During the time I was off line totally, I read and wrote and kept more of my house clean. I put away things. I cooked and washed dishes. I organized. I went to the library and I wrote letters. I did none of these things to any great degree but I did them to some degree. Now a week back on line I find it very easy to spend hour after hour after hour dinking around on line. I can let the stuff on the table pile up around my elbows. I can put off taking a bath. I can ignore everything but the daily paper’s Sudoku, which comes soon after lunch time on weekdays, and to which I seem to be totally devoted.
After a bunch of thought I’ve decided the appeal of the computer is its immediacy. It’s right-now-ness. I look at the screen. I push a key. Something happens. It might be something that pleases me. It might be something that displeases me. Often it’s something between pain and pleasure. Yet still, something happens. It’s like a shot at the lottery. I might be very happy. Mostly I’m bored and have less money/time than I had before. But still…. again there is the chance that something good and unexpected and satisfying is right there at my fingertips.
I’m not terribly happy with myself for being this way. I’m not happy that I have to pry myself away from here to do something. And that I’m waiting for my next session with the great wizard behind the curtain. I put away the groceries – sort of. And then here I am again.
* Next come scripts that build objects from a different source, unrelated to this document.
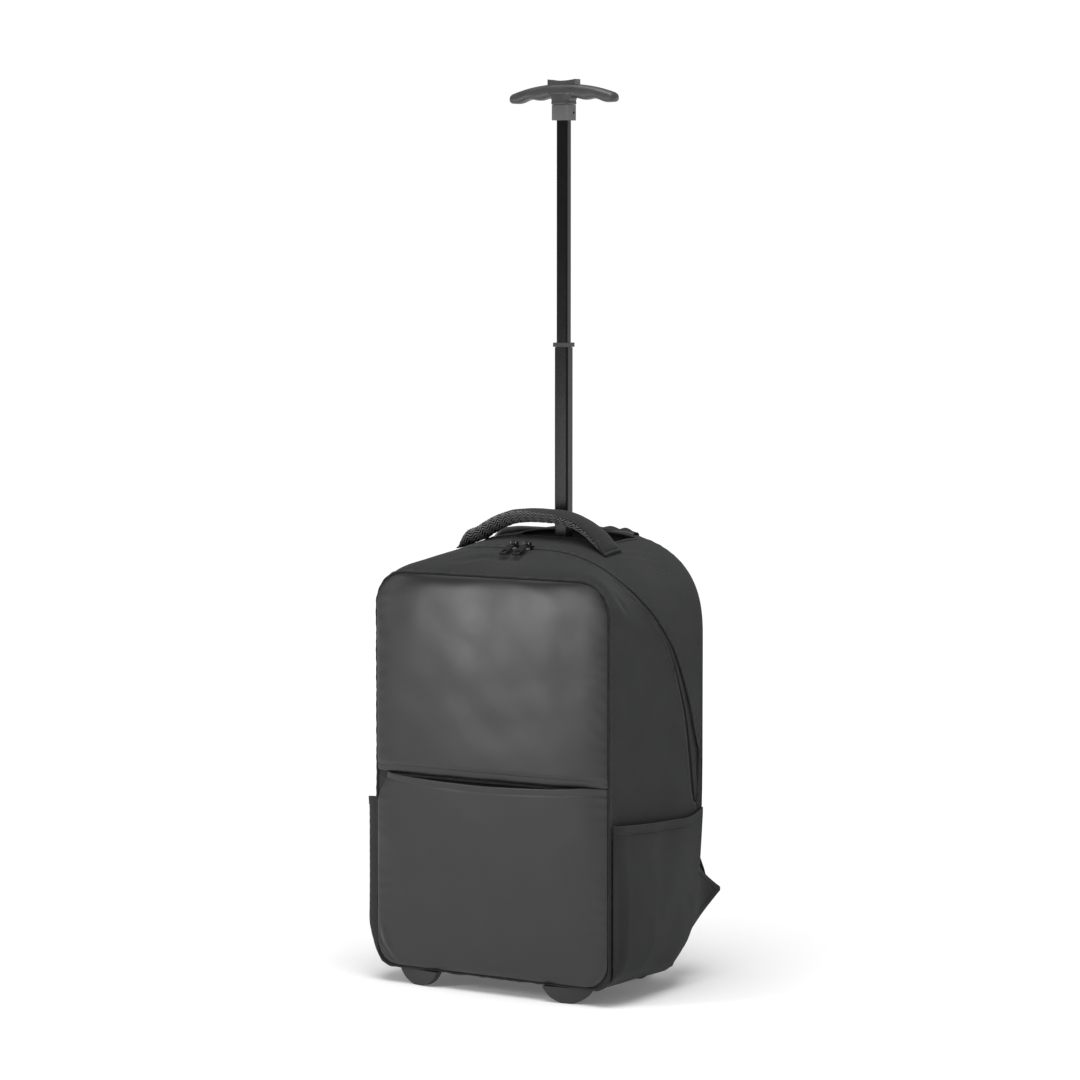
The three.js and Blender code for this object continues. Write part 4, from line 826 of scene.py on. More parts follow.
def panel_half(z):
    """Half the width of the front panels at a height."""

    def corner(radius, into):
        return PANEL_HALF - radius + radius * np.sqrt(1 - limit(into / radius) ** 2)

    return np.minimum(corner(36, z - PANEL_HIGH + 36), corner(28, PANEL_LOW + 28 - z))


def panel_swell(across, z):
    up = limit((PANEL_HIGH - z) / 34)
    down = limit((z - PANEL_LOW) / 26)
    sides = np.sqrt(np.maximum(0, 1 - np.abs(across) ** 5))
    return sides * np.sqrt(1 - (1 - up) ** 2) * np.sqrt(1 - (1 - down) ** 2)


def panel_depth(across, z, seed):
    """How far the padded front stands out, with its long soft waves."""
    swell = panel_swell(across, z)
    place = np.stack((across * PANEL_HALF, 0 * z, z), -1)
    soft = 0.9 * waves(place, 150, seed) + 0.3 * waves(place, 55, seed + 1)
    crown = 5.0 * (1 - across**2) * (1 - ((z - 255) / 235) ** 2)
    rim = PANEL_HALF * (1 - np.abs(across))
    pull = 0.5 * np.sin(z * 2 * math.pi / 17 + 2.5 * waves(place, 80, seed + 2)) * np.exp(-rim / 9)
    tucks = 2.2 * folds(place, PANEL_TUCKS, 4.0) * ease(swell * 2)
    return mix(2.3, 6.5, swell) + (soft + pull + crown) * ease(swell * 1.2) + tucks


PANEL_ACROSS = np.sin(np.linspace(-1, 1, 150) * math.pi / 2) * 0.35 + np.linspace(-1, 1, 150) * 0.65


def upper_panel():
    heights = np.concatenate((np.linspace(SLIT_HEIGHT, 262, 22), np.linspace(264, PANEL_HIGH, 92)))
    a, z = np.meshgrid(PANEL_ACROSS, heights)
    hem = np.minimum(1, 0.62 + (z - SLIT_HEIGHT) / 30)
    seam = 0.45 * np.exp(-(((z - SLIT_HEIGHT - 7) / 1.3) ** 2))
    depth = panel_depth(a, z, 41) * hem - seam
    line = np.stack((a * PANEL_FACE, 0 * z, 0 * z), -1)
    wave = 0.5 * waves(line, 70, 44) * np.exp(-(z - SLIT_HEIGHT) / 20)
    front = np.stack((a * panel_half(z), RIM_Y - depth, z + wave * (np.abs(a) < 0.98)), -1)
    steps = ((0.9, -0.35), (1.8, 0.1), (2.0, 1.2), (2.0, 10.0))
    under = turned_under(front[0], steps, RIM_Y - 0.4)
    part = Part()
    part.grid(np.concatenate((under[::-1], front)))
    thing = part.build("upper_front_panel", COATED_LOOK)
    return settle(thing, "bag", "coated_cloth", "panel_upper")


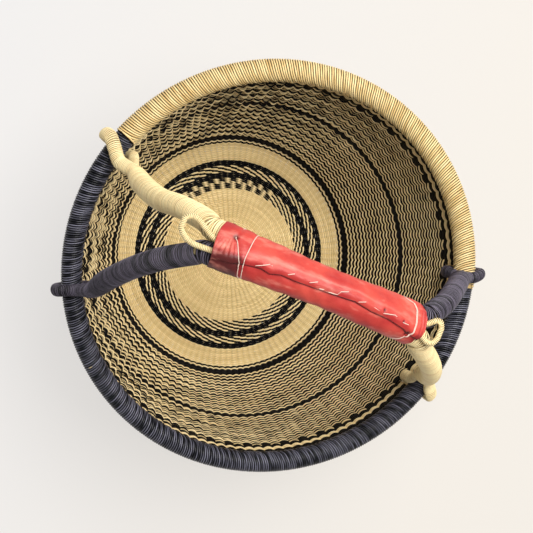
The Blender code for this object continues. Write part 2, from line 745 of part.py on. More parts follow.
def handle_binding(name, arm, colour, parent):
    """The straw wound round one arm, from just outside the leather down over the legs of the eye."""
    length = arm.length()
    outer, inner = [], []
    for share in arm.stations():
        centre, across, upward = arm_frame(arm, share)
        width, height = [half + CLEARANCE for half in arm_section(arm, share)]
        taper = eased((share * length - BINDING_START) / WRAP_TAPER_LENGTH)
        wrap = blend(HANDLE_WRAP_END, HANDLE_WRAP, taper)
        inner.append(oval(centre, across, upward, width, height, HANDLE_SIDES))
        outer.append(oval(centre, across, upward, width + wrap, height + wrap, HANDLE_SIDES))
    _, across, upward = arm_frame(arm, 1)
    legs = (2 * EYE_HALF_DEPTH + CLEARANCE) / math.cos(math.pi / HANDLE_SIDES)
    bore = max(HANDLE_CORE_RADIUS, legs) + CLEARANCE
    step_down = arm.neck - arm.axis * CLEARANCE
    for centre, wrap in ((step_down, HANDLE_WRAP), (arm.fork, NECK_WRAP)):
        inner.append(oval(centre, across, upward, bore, bore, HANDLE_SIDES))
        outer.append(oval(centre, across, upward, bore + wrap, bore + wrap, HANDLE_SIDES))
    if arm.end < 0:
        outer.reverse()
        inner.reverse()
    return piece(name, lofted(outer, inner), colour, 0.6, parent)


def flap_lift(angle):
    """How far the upper layer of leather stands off the lower one, at an angle from the hidden edge."""
    rise_start = math.tau - SEAM_RISE
    return (LEATHER_THICKNESS + CLEARANCE) * eased((angle - rise_start) / SEAM_RISE)


def sleeve_point(share, angle, offset):
    """A point round the grip at an angle from its +Y side over the top, at an offset from the inner face."""
    centre, _, side, upward = grip_station(share)
    room_width, room_height = sleeve_size(share)
    return (
        centre
        + side * ((room_width + offset) * math.cos(angle))
        + upward * ((room_height + offset) * math.sin(angle))
    )


def leather_grip(parent):
    """A sheet of leather rolled round both handles, with its upper edge lying over its lower one."""
    hidden_edge = SEAM_ANGLE - SEAM_OVERLAP
    counts = [math.tau * step / SLEEVE_SIDES for step in range(SLEEVE_SIDES + 1)]
    counts += [math.tau + SEAM_OVERLAP / 2, math.tau + SEAM_OVERLAP]
    rings = []
    for step in range(GRIP_STATIONS + 1):
        share = -1 + 2 * step / GRIP_STATIONS
        inner = [sleeve_point(share, hidden_edge + a, flap_lift(a)) for a in counts]
        outer = [sleeve_point(share, hidden_edge + a, flap_lift(a) + LEATHER_THICKNESS) for a in counts]
        rings.append(inner + outer[::-1])
    return piece("leather_grip", lofted(rings), LEATHER, 0.45, parent)


def outer_offset(angle):
    """Height of the leather's outer face above its inner face, all round, with the step at the flap eased."""
    past_hidden = (angle - SEAM_ANGLE + SEAM_OVERLAP) % math.tau
    if past_hidden < SEAM_OVERLAP:
        lift = flap_lift(math.tau)
    elif past_hidden < SEAM_OVERLAP + SEAM_STEP_DOWN:
        past_flap = (past_hidden - SEAM_OVERLAP) / SEAM_STEP_DOWN
        lift = flap_lift(math.tau) * (1 - eased(2 * past_flap - 1))
    else:
        lift = flap_lift(past_hidden)
    return LEATHER_THICKNESS + lift


def seam_lacing(parent):
    """The thread along the overlap, rising a little in the middle of each stitch."""
    points = []
    steps = STITCH_STEPS * STITCH_COUNT
    angle = SEAM_ANGLE - THREAD_INSET
    for step in range(steps + 1):
        share = blend(SEAM_START_SHARE, SEAM_END_SHARE, step / steps)
        rise = STITCH_RISE * math.sin(math.pi * step / STITCH_STEPS) ** 2
        points.append(sleeve_point(share, angle, outer_offset(angle) + CLEARANCE + THREAD_RADIUS + rise))
    _, _, side, upward = grip_station(0)
    rings = [oval(point, side, upward, THREAD_RADIUS, THREAD_RADIUS, THREAD_SIDES) for point in points]
    return piece("seam_lacing", lofted(rings), THREAD, 0.6, parent)


def tie(name, share, slant, parent):
    """A cord tied round the grip, a little aslant."""
    points = []
    for step in range(TIE_STEPS):
        angle = math.tau * step / TIE_STEPS
        offset = outer_offset(angle) + CLEARANCE + TIE_RADIUS
        slack = offset * TIE_SLACK_SHARE
        points.append(sleeve_point(share + slant * math.cos(angle), angle, offset + slack))
    rings = []
    for index, point in enumerate(points):
        along = (points[(index + 1) % TIE_STEPS] - points[index - 1]).normalized()
        outward = (point - grip_station(share)[0]).normalized()
        across = along.cross(outward).normalized()
        rings.append(oval(point, across, across.cross(along), TIE_RADIUS, TIE_RADIUS, THREAD_SIDES))
    return piece(name, lofted(rings, closed=True), THREAD, 0.6, parent)


def grip_loop(name, end, reach, half_width, parent):
    """A bound cord that leaves the grip's mouth above the handles and comes back beside itself."""
    centre, along, side, upward = grip_station(end)
    outward = (along * (end * reach) + UP * LOOP_RISE).normalized()
    height = mouth_core_half_height() + CLEARANCE + LOOP_CORD_RADIUS
    tail = (1 - LOOP_TAIL_SHARE) * GRIP_LENGTH / 2
    middle = centre + upward * height - side * LOOP_SIDE_OFFSET
    inside = grip_station(LOOP_TAIL_SHARE * end)
    inside_middle = inside[0] + inside[3] * height - inside[2] * LOOP_SIDE_OFFSET
    legs = [middle + side * (LOOP_LEG_HALF_SPAN * sign) for sign in (1, -1)]
    tails = [inside_middle + inside[2] * (LOOP_LEG_HALF_SPAN * sign) for sign in (1, -1)]
    far = reach - LOOP_CORD_RADIUS
    tip = middle + outward * far
    leg_pull = outward * (far * LOOP_LEG_PULL_SHARE)
    tip_pull = outward * (far * LOOP_TIP_PULL_SHARE)
    bend, flat = side * (half_width * LOOP_BEND_SHARE), side * (half_width * LOOP_TIP_SHARE)
    first = bezier(legs[0], legs[0] + leg_pull, tip + bend - tip_pull, tip + flat, LOOP_STEPS)
    last = bezier(tip - flat, tip - bend - tip_pull, legs[1] + leg_pull, legs[1], LOOP_STEPS)
    points = [tails[0]] + first + last + [tails[1]]
    rings = []
    for index, point in enumerate(points):
        before, after = points[max(index - 1, 0)], points[min(index + 1, len(points) - 1)]
        direction = (after - before).normalized()
        across = upward.cross(direction).normalized()
        over = direction.cross(across)
        rings.append(oval(point, across, over, LOOP_CORD_RADIUS, LOOP_CORD_RADIUS, LOOP_SIDES))
    return piece(name, lofted(rings), NATURAL, 0.6, parent)


def build_basket():
    """Everything that stands still: floor, wall and rim."""
    face = inner_face()
    runs = weave_runs(face)
    base_weave(runs)
    pattern_ring_weave(face, runs)
    floor_band_weave(face, runs)
    black_ring_weave(face, runs)
    lower_wall_weave(face, runs)
    middle_ring_weave(face, runs)
    upper_wall_weave(face, runs)
    top_ring_weave(face, runs)
    rim_core()
    natural_rim_binding()
    navy_rim_binding()


def build_handles():
    """Everything that lifts, under an empty in the middle of the rim's plane."""
    lift = bpy.data.objects.new("handle_lift", None)
    lift.location = (0, 0, RIM_PLANE)
    bpy.context.scene.collection.objects.link(lift)
    wide_rim = max(NATURAL_RIM_RADIUS, NAVY_RIM_RADIUS)
    natural_left = Arm(-1, 1, NATURAL_LEFT_ANGLE, wide_rim, NATURAL_LEFT_ROUTE_SHARES)
    natural_right = Arm(1, 1, NATURAL_RIGHT_ANGLE, NAVY_RIM_RADIUS, NATURAL_RIGHT_ROUTE_SHARES)
    navy_left = Arm(-1, -1, NAVY_LEFT_ANGLE, NAVY_RIM_RADIUS, NAVY_LEFT_ROUTE_SHARES)
    navy_right = Arm(1, -1, NAVY_RIGHT_ANGLE, wide_rim, NAVY_RIGHT_ROUTE_SHARES)
    handle_core("natural_handle_core", natural_left, natural_right, 1, lift)
    handle_core("navy_handle_core", navy_left, navy_right, -1, lift)
    handle_binding("left_natural_binding", natural_left, NATURAL, lift)
    handle_binding("right_natural_binding", natural_right, NATURAL, lift)
    handle_binding("left_navy_binding", navy_left, NAVY, lift)
    handle_binding("right_navy_binding", navy_right, NAVY, lift)
    eye("left_natural_eye", NATURAL_LEFT_ANGLE, wide_rim, NATURAL, lift)
    eye("right_natural_eye", NATURAL_RIGHT_ANGLE, NAVY_RIM_RADIUS, NATURAL, lift)
    eye("left_navy_eye", NAVY_LEFT_ANGLE, NAVY_RIM_RADIUS, NAVY, lift)
    eye("right_navy_eye", NAVY_RIGHT_ANGLE, wide_rim, NAVY, lift)
    leather_grip(lift)
    seam_lacing(lift)
    tie("left_outer_tie", LEFT_OUTER_TIE_SHARE, TIE_SLANT_SHARE, lift)
    tie("left_inner_tie", LEFT_INNER_TIE_SHARE, -TIE_SLANT_SHARE, lift)
    tie("right_tie", RIGHT_TIE_SHARE, TIE_SLANT_SHARE, lift)
    grip_loop("left_grip_loop", -1, LEFT_LOOP_REACH, LEFT_LOOP_HALF_WIDTH, lift)
    grip_loop("right_grip_loop", 1, RIGHT_LOOP_REACH, RIGHT_LOOP_HALF_WIDTH, lift)


def main():
    for item in list(bpy.data.objects):
        bpy.data.objects.remove(item, do_unlink=True)
    build_basket()
    build_handles()


main()
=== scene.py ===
"""A twined straw basket with a bound rim, two bound handles and a laced leather grip, dressed over its solids."""

import logging
import math
from dataclasses import dataclass, field
from enum import Enum
from typing import Any, Iterable, Optional, Sequence

import bpy
import numpy as np
from mathutils import Matrix, Vector


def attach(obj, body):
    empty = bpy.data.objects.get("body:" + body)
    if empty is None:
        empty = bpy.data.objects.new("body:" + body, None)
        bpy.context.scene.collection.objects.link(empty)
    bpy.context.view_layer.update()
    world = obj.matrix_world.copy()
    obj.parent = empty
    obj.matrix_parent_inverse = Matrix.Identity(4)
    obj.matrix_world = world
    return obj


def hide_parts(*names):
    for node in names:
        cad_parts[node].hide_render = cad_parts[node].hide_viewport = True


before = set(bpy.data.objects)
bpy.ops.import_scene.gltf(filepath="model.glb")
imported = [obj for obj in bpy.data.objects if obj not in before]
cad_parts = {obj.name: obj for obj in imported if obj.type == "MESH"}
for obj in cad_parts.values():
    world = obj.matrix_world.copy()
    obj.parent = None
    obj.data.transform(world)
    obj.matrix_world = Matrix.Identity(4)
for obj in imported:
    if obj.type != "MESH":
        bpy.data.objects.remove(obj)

log = logging.getLogger("basket")
Array = np.ndarray
BASKET = "basket"
HANDLE = "handle"
STRAW_MAP = "Straw"
BAKE_MAP = "OFBake"
UP = np.array([0.0, 0.0, 1.0])


def blend(start: Any, end: Any, share: Any) -> Any:
    """The value a share of the way from start to end."""
    return start + (end - start) * share


def eased(value: Any) -> Any:
    """0 below 0, 1 above 1, and a smooth step between."""
    value = np.clip(value, 0.0, 1.0)
    return value * value * (3 - 2 * value)


def bump(distance: Any, width: float) -> Any:
    """A smooth bump: 1 at distance 0 and nearly nothing past twice the width."""
    return np.exp(-((distance / width) ** 2))


def unit(vectors: Array) -> Array:
    """The vectors at length one."""
    return vectors / np.maximum(np.linalg.norm(vectors, axis=-1, keepdims=True), 1e-12)


def bezier(start: Array, first: Array, second: Array, end: Array, count: int) -> list[Array]:
    """Points of a cubic curve.

    Args:
        start: Where it starts.
        first: The point that it sets out for.
        second: The point that it comes in from.
        end: Where it ends.
        count: The number of points.

    Returns:
        The points.
    """
    return [
        start * (1 - t) ** 3 + first * 3 * t * (1 - t) ** 2 + second * 3 * t * t * (1 - t) + end * t**3
        for t in np.linspace(0, 1, count)
    ]


# ---------------------------------------------------------------------------
# Materials


class Shade:
    """A number or colour in a material's nodes, with Python's operators for its maths."""

    def __init__(self, paint: "Paint", socket: bpy.types.NodeSocket) -> None:
        """Keeps the socket and the material that it belongs to."""
        self.paint = paint
        self.socket = socket

    def math(self, operation: str, *others: Any) -> "Shade":
        """One Math node on this number.

        Args:
            operation: Blender's name for the operation.
            others: The further numbers or shades that it takes.

        Returns:
            The node's result.
        """
        inputs = {index: value for index, value in enumerate((self, *others))}
        return self.paint.node("ShaderNodeMath", {"operation": operation}, inputs)

    def __add__(self, other: Any) -> "Shade":
        """The sum."""
        return self.math("ADD", other)

    __radd__ = __add__

    def __mul__(self, other: Any) -> "Shade":
        """The product."""
        return self.math("MULTIPLY", other)

    __rmul__ = __mul__

    def __sub__(self, other: Any) -> "Shade":
        """The difference."""
        return self.math("SUBTRACT", other)

    def __rsub__(self, other: Any) -> "Shade":
        """The difference with this number taken away."""
        return self.paint.number(other).math("SUBTRACT", self)

    def held(self) -> "Shade":
        """The number kept between 0 and 1."""
        return self.math("MAXIMUM", 0.0).math("MINIMUM", 1.0)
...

There is some exaggeration in what I’ve written here. But there is some truth in it too.
I want to write something for my writers’ group. Was thinking of a work memoir from my Sears Credit days. I managed to remember about thirty names – which I will not use – from the early 1970s. People rarely write about working. It’s a shame because it’s an interesting subject and so much life gets lost when we don’t write it down.
Writing group meets at 11 am on first Sunday of the month which in April is Easter. Not sure anyone’s figured that out yet.
Pic is off a wood cut by Carl Homstad. It’s called Pasture Oak.
I’m glad to see you anyway.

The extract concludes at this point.